Now, it's a pattern I'm having a hell of a time unlearning; every time something unpleasant happens, my first response is porn, which only makes things worse. In fact, I almost dropped out of school because of it a few years ago. To me, at least, porn has been a trap, which has separated me from reality, and stunted my growth as a sexual and emotional being (I still have yet to be in a real relationship of any kind). I don't like myself, and that's sad, because I'm smart and talented and capable of better than this. On more than one occasion, I've taken out this frustration with myself on the people that I care about. I wish I hadn't.
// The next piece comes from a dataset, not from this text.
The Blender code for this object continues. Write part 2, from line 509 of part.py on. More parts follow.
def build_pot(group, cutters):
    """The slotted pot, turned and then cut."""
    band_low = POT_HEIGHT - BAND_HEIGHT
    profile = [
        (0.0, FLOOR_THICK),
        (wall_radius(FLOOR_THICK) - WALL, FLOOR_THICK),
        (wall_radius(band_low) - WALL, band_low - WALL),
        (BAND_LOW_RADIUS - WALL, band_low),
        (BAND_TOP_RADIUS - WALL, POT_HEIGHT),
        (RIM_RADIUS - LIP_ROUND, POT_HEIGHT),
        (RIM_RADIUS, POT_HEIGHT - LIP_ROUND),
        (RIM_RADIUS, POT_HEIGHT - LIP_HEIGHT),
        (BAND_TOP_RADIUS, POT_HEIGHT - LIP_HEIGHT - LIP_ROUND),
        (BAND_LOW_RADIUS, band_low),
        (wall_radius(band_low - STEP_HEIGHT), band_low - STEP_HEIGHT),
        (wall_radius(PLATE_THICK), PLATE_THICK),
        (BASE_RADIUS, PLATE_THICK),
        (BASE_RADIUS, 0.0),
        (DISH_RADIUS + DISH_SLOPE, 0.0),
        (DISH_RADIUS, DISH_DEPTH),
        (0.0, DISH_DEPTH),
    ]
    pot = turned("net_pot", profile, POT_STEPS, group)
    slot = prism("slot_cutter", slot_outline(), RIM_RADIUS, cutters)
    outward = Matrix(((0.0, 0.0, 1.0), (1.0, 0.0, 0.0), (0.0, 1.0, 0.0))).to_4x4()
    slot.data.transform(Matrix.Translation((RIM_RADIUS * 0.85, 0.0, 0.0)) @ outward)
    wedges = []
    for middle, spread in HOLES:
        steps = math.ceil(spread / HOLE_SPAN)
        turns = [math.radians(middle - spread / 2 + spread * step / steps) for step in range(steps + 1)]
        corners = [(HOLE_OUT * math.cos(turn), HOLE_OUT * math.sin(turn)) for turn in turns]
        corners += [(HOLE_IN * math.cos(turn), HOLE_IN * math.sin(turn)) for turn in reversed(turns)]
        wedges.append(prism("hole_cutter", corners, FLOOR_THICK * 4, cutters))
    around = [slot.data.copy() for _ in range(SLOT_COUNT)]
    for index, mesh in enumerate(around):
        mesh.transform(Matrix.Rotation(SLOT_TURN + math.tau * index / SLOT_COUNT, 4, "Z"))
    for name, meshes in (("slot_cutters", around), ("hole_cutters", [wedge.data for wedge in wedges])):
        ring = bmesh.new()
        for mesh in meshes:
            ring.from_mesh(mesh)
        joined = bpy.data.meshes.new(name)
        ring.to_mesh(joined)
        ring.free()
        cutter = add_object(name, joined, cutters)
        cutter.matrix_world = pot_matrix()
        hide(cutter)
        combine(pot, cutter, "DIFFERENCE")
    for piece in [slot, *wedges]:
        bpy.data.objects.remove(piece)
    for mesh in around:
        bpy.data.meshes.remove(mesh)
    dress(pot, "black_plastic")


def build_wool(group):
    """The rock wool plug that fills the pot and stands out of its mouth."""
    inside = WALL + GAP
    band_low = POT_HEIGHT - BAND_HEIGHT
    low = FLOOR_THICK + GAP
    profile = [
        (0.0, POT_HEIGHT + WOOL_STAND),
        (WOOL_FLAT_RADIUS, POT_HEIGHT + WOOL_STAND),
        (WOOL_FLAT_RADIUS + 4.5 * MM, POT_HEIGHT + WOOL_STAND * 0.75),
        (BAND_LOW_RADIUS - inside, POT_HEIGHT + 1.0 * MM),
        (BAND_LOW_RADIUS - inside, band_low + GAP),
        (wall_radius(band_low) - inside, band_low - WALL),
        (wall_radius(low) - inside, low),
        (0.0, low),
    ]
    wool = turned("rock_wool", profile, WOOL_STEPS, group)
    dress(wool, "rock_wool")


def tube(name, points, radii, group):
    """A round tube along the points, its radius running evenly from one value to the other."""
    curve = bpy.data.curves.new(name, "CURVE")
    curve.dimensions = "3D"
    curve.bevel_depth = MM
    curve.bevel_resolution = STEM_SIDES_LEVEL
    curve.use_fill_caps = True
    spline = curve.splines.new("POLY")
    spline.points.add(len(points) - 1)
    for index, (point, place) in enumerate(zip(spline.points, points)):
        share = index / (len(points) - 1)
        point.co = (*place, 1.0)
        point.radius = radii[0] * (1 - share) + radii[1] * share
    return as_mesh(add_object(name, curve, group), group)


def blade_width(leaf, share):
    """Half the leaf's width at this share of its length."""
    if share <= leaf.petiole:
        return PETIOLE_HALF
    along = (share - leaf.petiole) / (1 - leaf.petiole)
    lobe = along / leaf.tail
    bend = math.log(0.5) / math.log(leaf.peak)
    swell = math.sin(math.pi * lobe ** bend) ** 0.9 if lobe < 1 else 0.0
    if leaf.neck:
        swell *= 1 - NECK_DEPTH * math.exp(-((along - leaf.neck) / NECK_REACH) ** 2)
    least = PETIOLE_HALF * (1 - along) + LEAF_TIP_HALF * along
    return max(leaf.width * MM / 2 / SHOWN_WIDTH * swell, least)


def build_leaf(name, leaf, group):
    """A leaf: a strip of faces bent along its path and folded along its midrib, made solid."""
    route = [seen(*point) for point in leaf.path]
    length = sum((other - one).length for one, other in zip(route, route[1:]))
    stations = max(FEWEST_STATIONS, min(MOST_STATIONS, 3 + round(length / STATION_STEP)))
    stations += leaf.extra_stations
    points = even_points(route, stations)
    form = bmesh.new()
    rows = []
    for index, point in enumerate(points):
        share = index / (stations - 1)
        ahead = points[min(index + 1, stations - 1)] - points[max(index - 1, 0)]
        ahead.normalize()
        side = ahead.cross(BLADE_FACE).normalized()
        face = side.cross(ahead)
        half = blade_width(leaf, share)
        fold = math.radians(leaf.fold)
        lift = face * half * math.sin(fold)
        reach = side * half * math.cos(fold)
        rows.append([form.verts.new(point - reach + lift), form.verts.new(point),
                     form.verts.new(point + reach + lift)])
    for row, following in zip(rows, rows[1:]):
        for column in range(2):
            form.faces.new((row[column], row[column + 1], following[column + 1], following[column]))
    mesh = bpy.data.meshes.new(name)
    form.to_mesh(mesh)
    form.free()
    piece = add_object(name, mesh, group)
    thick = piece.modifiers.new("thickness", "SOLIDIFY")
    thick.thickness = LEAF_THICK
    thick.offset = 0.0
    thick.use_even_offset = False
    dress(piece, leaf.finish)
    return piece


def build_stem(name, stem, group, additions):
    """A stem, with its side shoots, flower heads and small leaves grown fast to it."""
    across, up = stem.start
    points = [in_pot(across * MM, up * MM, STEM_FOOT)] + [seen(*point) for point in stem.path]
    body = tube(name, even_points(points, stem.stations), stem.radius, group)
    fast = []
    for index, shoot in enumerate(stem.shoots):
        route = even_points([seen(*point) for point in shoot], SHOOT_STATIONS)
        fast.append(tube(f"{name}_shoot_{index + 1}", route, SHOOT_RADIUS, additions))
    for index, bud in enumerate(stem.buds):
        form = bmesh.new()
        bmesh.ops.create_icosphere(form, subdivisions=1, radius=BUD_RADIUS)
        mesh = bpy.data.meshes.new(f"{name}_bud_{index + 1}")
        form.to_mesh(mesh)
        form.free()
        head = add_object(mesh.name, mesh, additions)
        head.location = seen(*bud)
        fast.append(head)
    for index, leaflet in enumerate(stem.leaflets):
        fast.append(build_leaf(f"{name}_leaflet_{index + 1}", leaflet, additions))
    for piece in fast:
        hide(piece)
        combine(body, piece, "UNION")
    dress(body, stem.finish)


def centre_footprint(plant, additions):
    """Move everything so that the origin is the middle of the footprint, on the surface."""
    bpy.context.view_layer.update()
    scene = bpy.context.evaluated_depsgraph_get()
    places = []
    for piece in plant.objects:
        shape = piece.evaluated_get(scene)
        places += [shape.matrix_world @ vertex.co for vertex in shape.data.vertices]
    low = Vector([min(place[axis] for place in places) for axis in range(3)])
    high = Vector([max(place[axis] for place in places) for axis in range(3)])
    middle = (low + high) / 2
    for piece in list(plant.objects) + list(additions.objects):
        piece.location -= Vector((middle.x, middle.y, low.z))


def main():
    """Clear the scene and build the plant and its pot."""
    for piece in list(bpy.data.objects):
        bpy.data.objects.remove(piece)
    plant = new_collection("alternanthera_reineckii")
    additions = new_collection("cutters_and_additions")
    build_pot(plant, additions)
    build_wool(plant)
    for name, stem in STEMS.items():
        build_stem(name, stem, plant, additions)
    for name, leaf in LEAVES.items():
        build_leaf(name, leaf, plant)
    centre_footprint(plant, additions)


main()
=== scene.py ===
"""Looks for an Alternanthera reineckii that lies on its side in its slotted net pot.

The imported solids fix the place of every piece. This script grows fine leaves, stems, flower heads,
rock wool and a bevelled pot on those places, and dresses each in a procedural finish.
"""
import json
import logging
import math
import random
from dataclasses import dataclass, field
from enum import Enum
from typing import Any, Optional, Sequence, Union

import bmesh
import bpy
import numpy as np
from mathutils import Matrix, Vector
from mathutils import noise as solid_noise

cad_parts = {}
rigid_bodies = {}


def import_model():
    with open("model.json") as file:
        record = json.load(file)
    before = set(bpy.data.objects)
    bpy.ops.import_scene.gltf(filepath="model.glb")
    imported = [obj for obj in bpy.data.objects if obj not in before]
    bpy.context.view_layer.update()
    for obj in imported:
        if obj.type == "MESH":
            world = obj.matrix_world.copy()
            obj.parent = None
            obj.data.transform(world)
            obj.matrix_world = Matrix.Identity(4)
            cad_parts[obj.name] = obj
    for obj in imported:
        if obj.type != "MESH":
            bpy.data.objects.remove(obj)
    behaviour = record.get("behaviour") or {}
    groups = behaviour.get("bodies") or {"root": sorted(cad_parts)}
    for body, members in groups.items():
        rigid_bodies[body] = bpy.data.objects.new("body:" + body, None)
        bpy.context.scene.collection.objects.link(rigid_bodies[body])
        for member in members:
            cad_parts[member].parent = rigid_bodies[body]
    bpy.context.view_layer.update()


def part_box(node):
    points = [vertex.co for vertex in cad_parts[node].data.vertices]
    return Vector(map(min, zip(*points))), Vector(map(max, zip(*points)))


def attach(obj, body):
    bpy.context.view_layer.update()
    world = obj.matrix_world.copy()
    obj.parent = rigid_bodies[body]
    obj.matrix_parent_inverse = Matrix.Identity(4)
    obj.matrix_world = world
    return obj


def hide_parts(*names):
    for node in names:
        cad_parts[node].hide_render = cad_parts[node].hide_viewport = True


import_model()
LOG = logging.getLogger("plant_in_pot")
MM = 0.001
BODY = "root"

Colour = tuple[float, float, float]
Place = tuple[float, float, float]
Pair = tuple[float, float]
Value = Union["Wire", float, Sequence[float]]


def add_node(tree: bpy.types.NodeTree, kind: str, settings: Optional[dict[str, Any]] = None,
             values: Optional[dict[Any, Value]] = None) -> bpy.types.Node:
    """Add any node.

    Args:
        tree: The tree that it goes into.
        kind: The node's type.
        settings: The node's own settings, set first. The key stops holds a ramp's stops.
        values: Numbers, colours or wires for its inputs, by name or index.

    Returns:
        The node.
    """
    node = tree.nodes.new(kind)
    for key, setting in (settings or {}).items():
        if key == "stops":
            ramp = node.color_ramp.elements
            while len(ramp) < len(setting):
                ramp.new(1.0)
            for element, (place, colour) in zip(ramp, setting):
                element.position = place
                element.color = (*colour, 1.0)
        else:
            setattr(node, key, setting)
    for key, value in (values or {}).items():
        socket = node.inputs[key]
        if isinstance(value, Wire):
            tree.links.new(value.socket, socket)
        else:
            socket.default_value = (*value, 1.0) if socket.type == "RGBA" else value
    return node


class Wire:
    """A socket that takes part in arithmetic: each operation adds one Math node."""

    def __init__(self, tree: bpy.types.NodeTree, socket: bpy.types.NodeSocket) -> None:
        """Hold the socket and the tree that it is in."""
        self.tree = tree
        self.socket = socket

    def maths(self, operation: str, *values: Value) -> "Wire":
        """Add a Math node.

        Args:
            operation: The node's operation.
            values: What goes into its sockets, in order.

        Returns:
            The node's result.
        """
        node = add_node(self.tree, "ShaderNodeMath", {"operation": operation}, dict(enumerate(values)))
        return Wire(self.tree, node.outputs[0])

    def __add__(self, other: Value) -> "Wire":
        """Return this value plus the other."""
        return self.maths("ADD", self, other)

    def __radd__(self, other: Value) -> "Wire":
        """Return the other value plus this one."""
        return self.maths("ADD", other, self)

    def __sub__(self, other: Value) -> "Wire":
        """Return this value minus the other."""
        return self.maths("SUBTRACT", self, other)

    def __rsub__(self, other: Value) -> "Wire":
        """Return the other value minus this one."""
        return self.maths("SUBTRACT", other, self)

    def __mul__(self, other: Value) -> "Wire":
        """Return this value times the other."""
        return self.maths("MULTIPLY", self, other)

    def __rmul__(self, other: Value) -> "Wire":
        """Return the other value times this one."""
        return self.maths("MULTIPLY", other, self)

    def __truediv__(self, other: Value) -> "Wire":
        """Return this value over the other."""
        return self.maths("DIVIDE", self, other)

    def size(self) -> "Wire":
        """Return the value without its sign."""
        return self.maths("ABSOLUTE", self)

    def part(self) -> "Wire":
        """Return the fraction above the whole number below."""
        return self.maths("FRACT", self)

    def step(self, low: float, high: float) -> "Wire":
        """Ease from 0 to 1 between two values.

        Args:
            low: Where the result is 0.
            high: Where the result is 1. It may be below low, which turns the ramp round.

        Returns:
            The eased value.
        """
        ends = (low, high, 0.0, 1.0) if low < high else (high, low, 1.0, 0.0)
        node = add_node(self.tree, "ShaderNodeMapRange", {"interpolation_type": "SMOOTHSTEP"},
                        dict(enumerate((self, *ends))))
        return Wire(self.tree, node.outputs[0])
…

I'm currently attempting for the umpteenth time to go cold turkey. It'll be interesting to see how long this lasts. While I recognize that this is my problem and nobody else's, I do wish that my folks had been more careful about policing my internet usage way back when. Yes, I should have known better, but I just wasn't ready to deal with internet porn when I first found it. There's a reason there's so much fuss about keeping kids away from porn, and the effect of porn on society in general. Pornography encourages a way of thinking which is almost entirely destructive.